U.S. wireless carrier Verizon Communications Inc (VZ.N) and Amazon.com Inc (AMZN.O) may invest more than $4 billion for a stake in India’s Vodafone Idea Ltd (VODA.NS), the Mint newspaper reported on Thursday, sending shares in the struggling Indian telecom firm up 10%.

Vodafone Idea’s stake-sale talks had been paused pending the outcome of a court hearing in India, which created uncertainty and could have threatened Vodafone Idea’s survival, Mint reported, citing two unnamed people aware of the negotiations.

But Amazon and Verizon are set to resume discussions following a Supreme Court ruling on Tuesday which gave mobile carriers 10 years to settle government dues.

Vodafone Idea did not immediately respond to Reuter's request for comment. Amazon and Verizon did not return emails seeking comment outside regular U.S. business hours.

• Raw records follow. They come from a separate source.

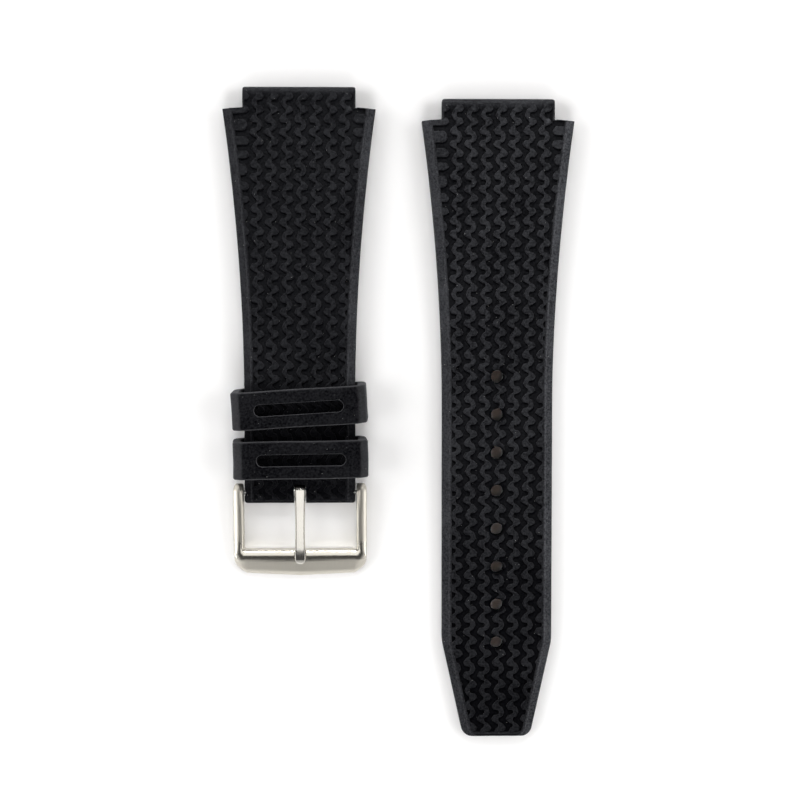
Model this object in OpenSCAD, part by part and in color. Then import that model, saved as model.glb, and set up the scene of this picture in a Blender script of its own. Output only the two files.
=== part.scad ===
// Moulded rubber watch strap in two halves, with a thorn buckle, a spring bar and two keepers.
// Millimetres, Z up. The lug ends point towards +Y and both halves lie tread side up.

/* [Strap] */
// Width of the tabs that fit between the lugs
lug_width = 21.8; // [20:0.1:23.8]
// Widest part of the strap, at the shoulders
shoulder_width = 29.6; // [28:0.2:31]
// Width of the strap at the buckle and along the tail
strap_width = 21.6; // [20:0.1:21.8]
// Thickness at the lugs
lug_thickness = 4.4; // [4.2:0.1:4.8]
// Thickness at the buckle
end_thickness = 3; // [2.8:0.1:3.1]
// Thickness along the tail
tail_thickness = 3.2; // [2.8:0.1:3.3]
// Thickness at the tip of the tail
tip_thickness = 3; // [2.4:0.1:3.2]
// Overall length of the tail half
tail_length = 125; // [118:1:130]
// Overall length of the buckle half
buckle_half_length = 80.7; // [79:0.1:83]
// Radius of the holes for the lug spring bars
lug_bore_radius = 1; // [0.8:0.05:1.2]

/* [Tread] */
// Depth of the grooves between the ribs
tread_depth = 0.5; // [0.4:0.1:0.8]
// Distance between neighbouring rib columns
rib_pitch = 2.84; // [2.8:0.01:3]
// Length of one full wave of a rib
wave_length = 8.7; // [8:0.1:9.4]

/* [Tang holes] */
// Number of holes in the tail
hole_count = 8; // [5:1:9]
// Distance from hole to hole
hole_pitch = 7.5; // [6.5:0.25:7.5]
// Diameter of each hole
hole_diameter = 2.55; // [2.2:0.05:3]
// Distance from the tip to the nearest hole
hole_from_tip = 18.6; // [16:0.1:22]

/* [Keepers] */
// Length of each keeper along the strap
keeper_length = 7.3; // [6:0.1:7.6]
// Thickness of a keeper's top and bottom strands
keeper_strand = 1.2; // [1:0.05:1.25]
// Thickness of a keeper's side walls
keeper_wall = 1.6; // [1.3:0.1:2]
// Clear height inside a keeper
keeper_inside_height = 6.4; // [6:0.1:7]
// Turn of the upper keeper on the strap in degrees
upper_keeper_turn = 3.5; // [0:0.5:3.5]
// Turn of the lower keeper on the strap in degrees
lower_keeper_turn = 0.9; // [0:0.1:1.2]

/* [Buckle] */
// Width of the buckle's arms
arm_width = 2; // [1.8:0.1:2.4]
// Distance from the bar's axis to the outer edge of the crossbar
buckle_reach = 16.6; // [16:0.1:17.5]
// Depth of the crossbar from its window edge to its outer edge
crossbar_depth = 5.3; // [4.8:0.1:5.6]
// Width of the tang
tang_width = 2; // [1.8:0.1:2.2]

/* [Hidden] */
// places
lane = 19.3;                       // each half's centre line lies this far from the middle
half_span = (tail_length + 2.2) / 2;
buckle_top = half_span;            // lug end of the buckle half
tail_top = half_span - 2.2;        // lug end of the tail half
tab_length = 4.1;
taper_length = 55;                 // shoulders narrow to the strap width over this length
bar_from_end = 2;                  // the bar's axis lies this far inside the strap's end
bar_y = buckle_top - buckle_half_length + bar_from_end;
bar_z = lug_thickness - end_thickness / 2;
// fits
bar_tube_radius = 0.9;
bar_bore_radius = 0.97;
tube_bore_radius = 0.6;
plunger_radius = 0.53;
tip_radius = 0.4;
arm_bore_radius = 0.46;
buckle_inside = strap_width + 0.44;
tang_notch = tang_width + 0.7;
tang_notch_reach = 1.7;            // the notch runs this far past the bar's axis
// borders of the tread
border = 1.75;
border_drop = 0.7;
ridge = 0.3;
bar_groove = 0.35;                 // the grooves are shallower over the buckle's bar
tread_offset = 0.65;               // the rib columns sit this far right of the centre line
wave_start = 5.3;                  // the first whole wave starts this far from a lug end
// keepers
keeper_inside = strap_width + 1.3;
keeper_outside = keeper_inside + 2 * keeper_wall;
keeper_height = keeper_inside_height + 2 * keeper_strand;
lower_keeper_y = bar_y + 6.9;
upper_keeper_y = lower_keeper_y + 10.1;

function ease(t) = let (u = min(1, max(0, t))) u * u * (3 - 2 * u);

// half width of the strap at distance d from its lug end
function shoulder_half(d) = let (s = min(1, max(0, (d - tab_length) / taper_length)))
    strap_width / 2 + (shoulder_width - strap_width) / 2 * pow(1 - s, 1.89);

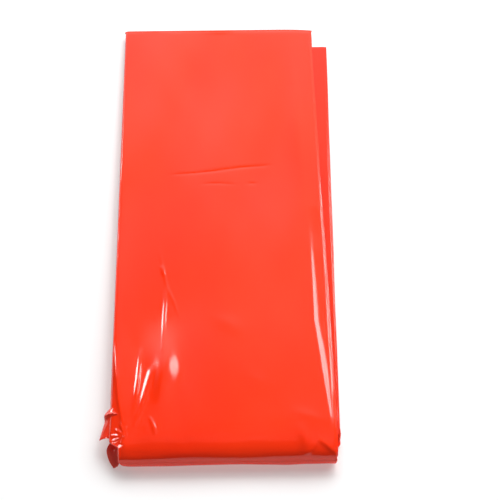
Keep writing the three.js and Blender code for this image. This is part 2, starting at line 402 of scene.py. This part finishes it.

Heavily indebted Vodafone Idea - a joint venture between Britain’s Vodafone Group Plc (VOD.L) and India’s Idea Cellular - had previously said its ability to continue as a going concern rested on a positive outcome of the hearing.

It has paid the Indian government 78.5 billion rupees ($1.1 billion) in telecoms dues, according to regulatory filings, but still owes roughly 500 billion rupees ($6.8 billion) more.

Shares in Vodafone Idea, which ended 13% lower after Tuesday's court ruling, were up 8% at 10.70 rupees on the NSE index. NSEI by 0405 GMT.